Added a --debug to a test to check the object count (it decreased from 21 to 10
as part of this patch).

diff --git a/hggit/git_handler.py b/hggit/git_handler.py
--- a/hggit/git_handler.py
+++ b/hggit/git_handler.py
@@ -1075,7 +1075,15 @@
 
     def fetch_pack(self, remote_name, heads=None):
         client, path = self.get_transport_and_path(remote_name)

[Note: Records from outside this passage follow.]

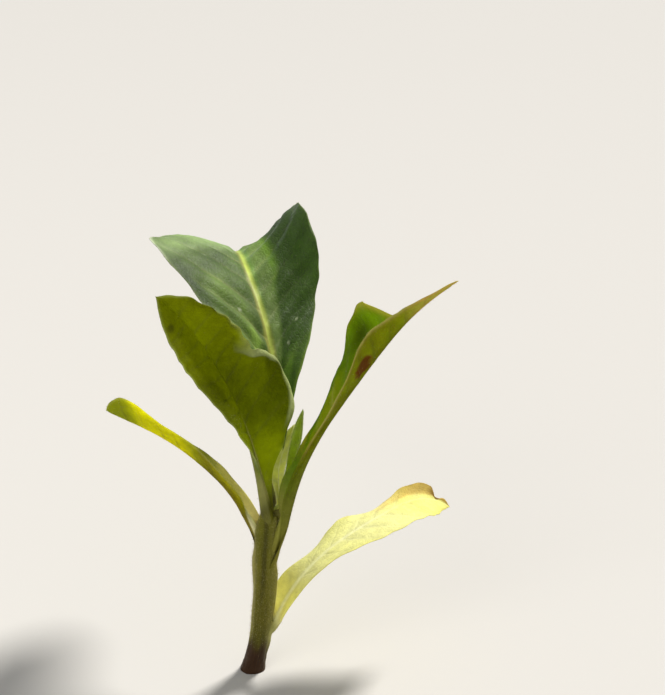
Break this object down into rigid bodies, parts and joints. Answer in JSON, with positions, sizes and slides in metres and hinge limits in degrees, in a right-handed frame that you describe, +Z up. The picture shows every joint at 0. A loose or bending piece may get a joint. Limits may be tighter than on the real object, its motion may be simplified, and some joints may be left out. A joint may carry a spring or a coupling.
{
  "type": "tobacco seedling",
  "caption": "Young leafy plant rooted in level ground: a leaning fleshy stem, clasping stalks, broad folded and arching leaves and a bud of small ones at the fork.",
  "frame": {"origin": "middle of the flat cut under the stem, at ground level", "axes": "+Z up along the plant's height, -Y towards the viewer of the picture, +X to the right"},
  "size_m": [0.0837, 0.0839, 0.1073],
  "materials": {
    "stem": "matte",
    "stalk_green": "matte",
    "stalk_yellow": "matte",
    "stalk_pale": "matte",
    "leaf_olive": "matte",
    "leaf_bluish": "satin",
    "leaf_yellow": "matte",
    "leaf_pale": "matte",
    "leaf_young": "matte"
  },
  "bodies": {
    "root": {"stem": "stem", "stalk_front": "stalk_green", "stalk_back": "stalk_green", "stalk_right": "stalk_green", "stalk_left": "stalk_yellow", "stalk_low": "stalk_pale", "blade_front": "leaf_olive", "blade_back": "leaf_bluish", "blade_back_tip": "leaf_bluish", "blade_left": "leaf_yellow", "blade_right": "leaf_olive", "blade_low": "leaf_pale", "bud_a": "leaf_young", "bud_b": "leaf_young"}
  },
  "joints": []
}
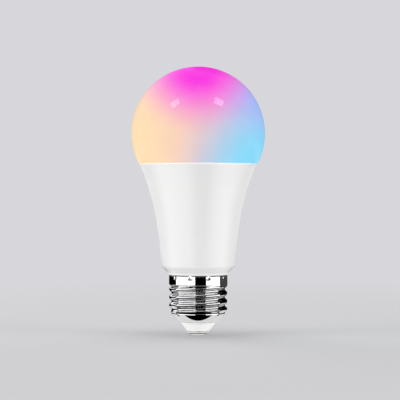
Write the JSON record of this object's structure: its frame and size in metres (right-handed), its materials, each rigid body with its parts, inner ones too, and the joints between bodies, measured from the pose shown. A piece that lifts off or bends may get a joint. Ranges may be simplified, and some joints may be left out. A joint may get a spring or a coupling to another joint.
{
  "type": "smart light bulb",
  "caption": "Round globe bulb with a milky colour-lit diffuser, a white tapered housing and a nickel screw cap, with its light board, driver and radio inside.",
  "frame": {"origin": "centre of the flat tip of the bottom contact", "axes": "+Z along the bulb's axis, from the screw cap to the globe's crown; +X towards the end of the driver board with the neutral lead; -Y towards the front, where the driver board's tall parts are"},
  "size_m": [0.06, 0.06, 0.1205],
  "materials": {
    "diffuser": "milky, satin gloss, lit from inside",
    "housing_plastic": "satin moulded plastic",
    "sleeve_plastic": "smooth moulded plastic",
    "silicone": "translucent white bead",
    "drawn_aluminium": "drawn",
    "nickel_plate": "bright nickel plate",
    "insulator": "smooth moulded",
    "contact_plate": "nickel plate with rub marks",
    "solder": "smooth solder",
    "tinned_copper": "tinned",
    "wire_jacket": "silicone jacket",
    "thermal_paste": "paste",
    "board_aluminium": "sheared sheet",
    "white_mask": "white solder mask",
    "led_package": "moulded ivory plastic",
    "warm_phosphor": "phosphor in silicone",
    "cool_phosphor": "phosphor in silicone",
    "red_emitter": "tinted clear resin",
    "green_emitter": "tinted clear resin",
    "blue_emitter": "tinted clear resin",
    "screw_steel": "zinc plate",
    "green_board": "green solder mask over glass-fibre board",
    "resistor_body": "lacquer",
    "black_sleeve": "heat-shrink sleeve",
    "blue_epoxy": "dipped epoxy",
    "red_film_case": "moulded case",
    "can_aluminium": "extruded can",
    "dark_sleeve": "shrunk sleeve",
    "blue_sleeve": "shrunk sleeve",
    "bung_rubber": "rubber",
    "ferrite": "pressed and ground",
    "enamelled_copper": "enamelled copper",
    "bobbin_plastic": "glass-filled",
    "yellow_tape": "polyester tape",
    "chip_plastic": "moulding compound",
    "resistor_glaze": "glazed",
    "capacitor_ceramic": "fired ceramic",
    "gold_plate": "thin gold plate",
    "aerial_copper": "copper under mask",
    "shield_steel": "tinned sheet"
  },
  "bodies": {
    "root": {"diffuser": "diffuser", "sealant_ring": "silicone", "housing_shell": "housing_plastic", "heat_sink_cup": "drawn_aluminium", "cap_sleeve": "sleeve_plastic", "screw_shell": "nickel_plate", "base_insulator": "insulator", "centre_contact": "contact_plate", "contact_solder": "solder", "live_lead": "wire_jacket", "neutral_lead": "tinned_copper", "thermal_paste": "thermal_paste", "led_board_core": "board_aluminium", "led_board_mask": "white_mask", "led_packages": "led_package", "led_terminals": "solder", "warm_phosphors": "warm_phosphor", "cool_phosphors": "cool_phosphor", "red_emitters": "red_emitter", "green_emitters": "green_emitter", "blue_emitters": "blue_emitter", "board_screws": "screw_steel", "driver_board": "green_board", "component_leads": "tinned_copper", "solder_joints": "solder", "fuse_resistor": "resistor_body", "fuse_sleeve": "black_sleeve", "varistor": "blue_epoxy", "film_capacitor": "red_film_case", "bulk_capacitor_can": "can_aluminium", "bulk_capacitor_sleeve": "dark_sleeve", "bulk_capacitor_bung": "bung_rubber", "choke_core": "ferrite", "choke_winding": "enamelled_copper", "transformer_core": "ferrite", "transformer_bobbin": "bobbin_plastic", "transformer_winding": "yellow_tape", "output_capacitor_can": "can_aluminium", "output_capacitor_sleeve": "blue_sleeve", "output_capacitor_bung": "bung_rubber", "bridge_rectifier": "chip_plastic", "driver_chips": "chip_plastic", "chip_leads": "solder", "rectifier_diodes": "chip_plastic", "chip_resistors": "resistor_glaze", "chip_capacitors": "capacitor_ceramic", "header_block": "bobbin_plastic", "header_pins": "gold_plate", "radio_board": "green_board", "radio_aerial": "aerial_copper", "radio_shield": "shield_steel", "radio_header": "bobbin_plastic", "radio_pins": "gold_plate"}
  },
  "joints": []
}
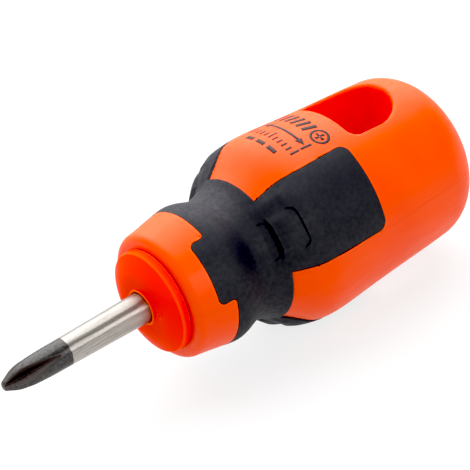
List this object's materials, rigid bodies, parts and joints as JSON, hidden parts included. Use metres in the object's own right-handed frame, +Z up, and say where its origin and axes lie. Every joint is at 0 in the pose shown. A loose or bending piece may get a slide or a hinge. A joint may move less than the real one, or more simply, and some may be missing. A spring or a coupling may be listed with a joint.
{
  "type": "screwdriver",
  "caption": "Stubby cross-tip screwdriver with a short steel blade, a fat moulded handle with a hanging slot, and a soft overmoulded grip.",
  "frame": {"origin": "below the middle of the tool's length, on the surface that it lies on", "axes": "+X along the blade towards its tip, +Z up, through the mouth of the hanging slot and the printed panel"},
  "size_m": [0.0822, 0.0302, 0.0302],
  "materials": {
    "blade_steel": "satin steel shank with fine lengthwise marks, black oxide on the last 11 mm at the tip",
    "core_plastic": "satin red-orange moulded plastic",
    "shell_plastic": "satin orange moulded plastic with a fine parting line",
    "grip_rubber": "matt charcoal thermoplastic rubber, fine moulded texture",
    "print_ink": "thin dark brown-grey pad-printed ink"
  },
  "bodies": {
    "root": {"blade": "blade_steel", "handle_core": "core_plastic", "handle_shell": "shell_plastic", "soft_grip": "grip_rubber"}
  },
  "joints": []
}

-        graphwalker = self.git.get_graph_walker()
+
+        # The dulwich default walk only checks refs/heads/. We also want to
+        # consider remotes when doing discovery, so we build our own list.  We
+        # can't just do 'refs/' here because the tag class doesn't have a
+        # parents function for walking, and older versions of dulwich don't like
+        # that.
+        haveheads = self.git.refs.as_dict('refs/remotes/').values()
+        haveheads.extend(self.git.refs.as_dict('refs/heads/').values())
+        graphwalker = self.git.get_graph_walker(heads=haveheads)
 
         def determine_wants(refs):
             filteredrefs = self.filter_refs(refs, heads)